Reputation: 157
I have a column with these type of names:
sp_O00168_PLM_HUMAM
sp_Q8N1D5_CA158_HUMAN
sp_Q15818_NPTX1_HUMAN
tr_Q6FGH5_Q6FGH5_HUMAN
sp_Q9UJ99_CAD22_HUMAN
I want to remove everything before, and including, the second _ and everything after, and including, the third _.

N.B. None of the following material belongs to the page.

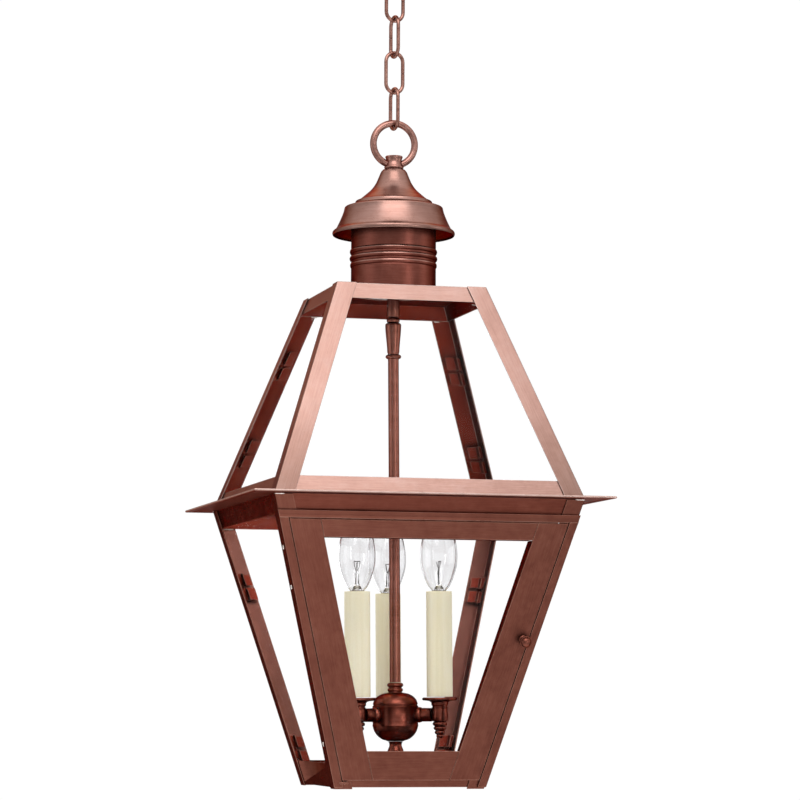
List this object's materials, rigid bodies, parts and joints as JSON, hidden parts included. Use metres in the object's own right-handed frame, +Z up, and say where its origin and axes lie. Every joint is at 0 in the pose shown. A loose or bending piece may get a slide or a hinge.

I do not which to remove based on number of characters, since this is not a fixed number.
The output should be:
PLM
CA158
NPTX1
Q6FGH5
CAD22
I have played around with these, but don't quite get it right..
library(stringer)
str_sub(x,-6,-1)
Upvotes: 2
Views: 571
Reputation: 81693
Another possible regular expression is this:
sub("^(?:.+_){2}(.+?)_.+", "\\1", vec)
# [1] "PLM" "CA158" "NPTX1" "Q6FGH5" "CAD22"
where vec
is your vector of strings.
A visual explanation:
Upvotes: 2
Reputation: 545676
That’s not really a subset in programming terminology1, it’s a substring. In order to extract partial strings, you’d usually use regular expressions (pretty much regardless of language); in R, this is accessible via sub
and other related functions:
pattern = '^.*_.*_([^_]*)_.*$'
result = sub(pattern, '\\1', strings)
1 Aside: taking a subset is, as the name says, a set operation, and sets are defined by having no duplicate elements and there’s no particular order to the elements. A string by contrast is a sequence which is a very different concept.
Upvotes: 2
Reputation: 4335
> gsub(".*_.*_(.*)_.*", "\\1", "sp_O00168_PLM_HUMAM")
[1] "PLM"
Upvotes: 0